Teacher-evaluations billsigned by governor

The Columbian
Published: March 14, 2012, 5:00pm

Although it remains to be seen if this year’s legislation mandating K-12 teacher evaluations will lead to meaningful progress, there is no question that impressive early momentum has been established. Gov. Chris Gregoire on March 8 signed the bill that gives teachers, students, parents and taxpayers exactly what they need: a viable system for grading teachers and principals, accompanied by a well-defined method to remove poor performers from schools.That’s a plus for many factions beyond public education. The business world will benefit from a better-educated workforce, and the economy will be bolstered by a more advanced and diverse business climate. Gregoire said this about the more rigorous evaluation of teachers and principals: “They will receive the guidance they need to grow and improve for our students, and for a small number, let’s be honest, they will learn that this is not their chosen profession.”

Unfortunately, rigorous performance reviews have not been the norm in Washington’s K-12 schools. Teachers are graded either as satisfactory or unsatisfactory, with few criteria in place, and lightning-quick rubber stamps often deployed.
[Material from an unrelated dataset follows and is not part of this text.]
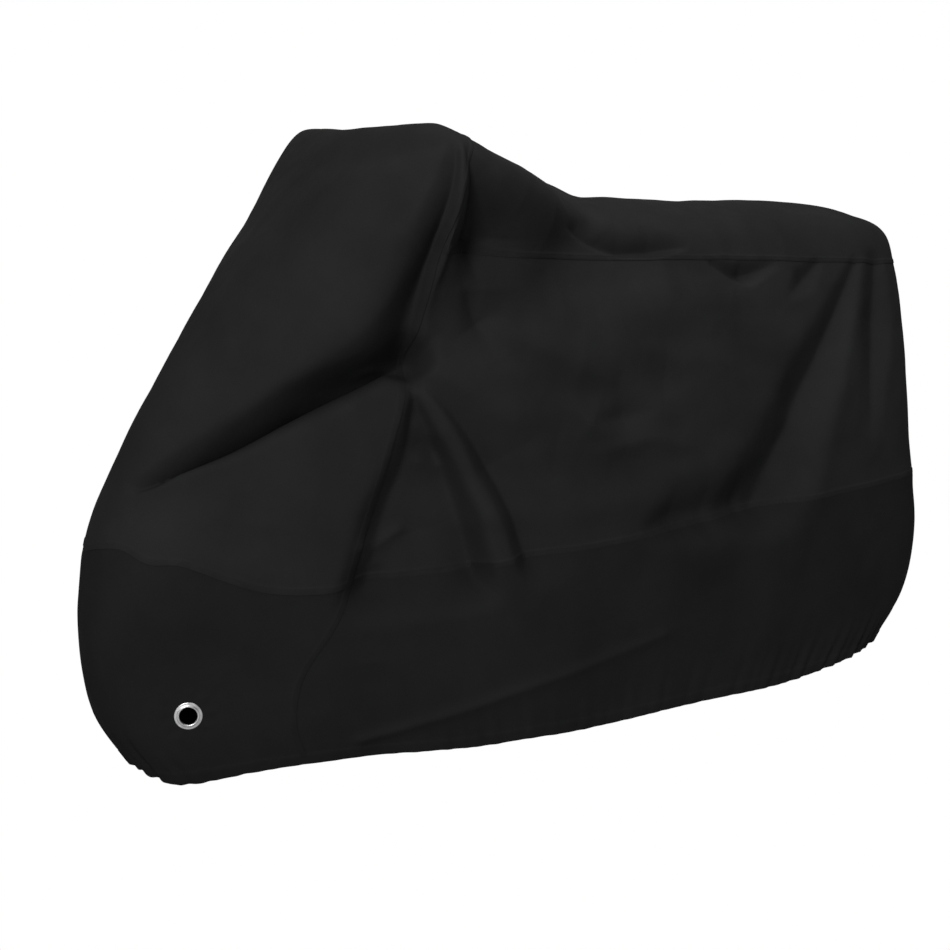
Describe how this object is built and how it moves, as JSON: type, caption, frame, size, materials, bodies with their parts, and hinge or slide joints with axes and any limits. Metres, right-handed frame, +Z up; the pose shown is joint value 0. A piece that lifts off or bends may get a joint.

Gregoire also was correct in describing how the bill serves parents: “This is important, because in my experience, parents who lack confidence in our public school system talk about one bad teacher or one bad principal, and they then say the public school system is not doing what is right for their kids.”

For the first time, improvement in student test scores will be added to the list of factors in evaluating teachers and principals.
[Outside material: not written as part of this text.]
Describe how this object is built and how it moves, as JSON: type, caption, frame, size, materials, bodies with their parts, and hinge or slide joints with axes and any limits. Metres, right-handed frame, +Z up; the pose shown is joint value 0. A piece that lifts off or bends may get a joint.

School districts must start implementing the new evaluation system no later than the 2013-14 school year, with full implementation by the 2015-16 school year. Four grades will be given: unsatisfactory, basic, proficient and distinguished. Teachers or principals with five years’ experience who are rated “basic” for two years in a row will have to reach “proficient” or face losing their jobs. For new teachers to advance beyond the customary provisional status to a continuing-contract status, they must first reach the “basic” level.

Business groups and education-reform advocates strongly support the change. The teachers union opposes it, partly because the new plan is based on state templates rather than locally designed systems. But the reform advocates argue that weak local evaluation programs caused the problem in the first place, and the new plan offers four state templates from which the districts may choose.
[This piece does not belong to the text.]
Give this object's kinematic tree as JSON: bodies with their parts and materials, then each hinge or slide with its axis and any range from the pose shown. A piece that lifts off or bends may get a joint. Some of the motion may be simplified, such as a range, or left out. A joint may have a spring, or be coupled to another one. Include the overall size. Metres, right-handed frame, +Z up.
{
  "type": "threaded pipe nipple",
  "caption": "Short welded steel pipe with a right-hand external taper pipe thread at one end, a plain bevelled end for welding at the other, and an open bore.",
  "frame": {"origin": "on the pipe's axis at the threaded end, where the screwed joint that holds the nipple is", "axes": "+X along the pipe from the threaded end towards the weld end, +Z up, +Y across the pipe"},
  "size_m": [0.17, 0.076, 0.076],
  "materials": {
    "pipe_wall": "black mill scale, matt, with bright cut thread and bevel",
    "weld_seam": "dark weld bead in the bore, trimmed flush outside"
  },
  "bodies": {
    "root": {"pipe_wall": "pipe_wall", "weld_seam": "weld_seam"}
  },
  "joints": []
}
As we said in the opening of this editorial, whether the new plan actually works is a variable, as explained by the Washington State Wire: “The jury is still out, because of the deal-making compromise that got the bill through the Legislature. The final bill allows unions to bargain with school districts about the way student performance will be used and the weight that will be given to the evaluations in termination decisions.”

Still, there is ample reason to feel confident about steps taken this year by legislators to mandate teacher evaluations and to use those standards to steer low-performing educators toward other careers.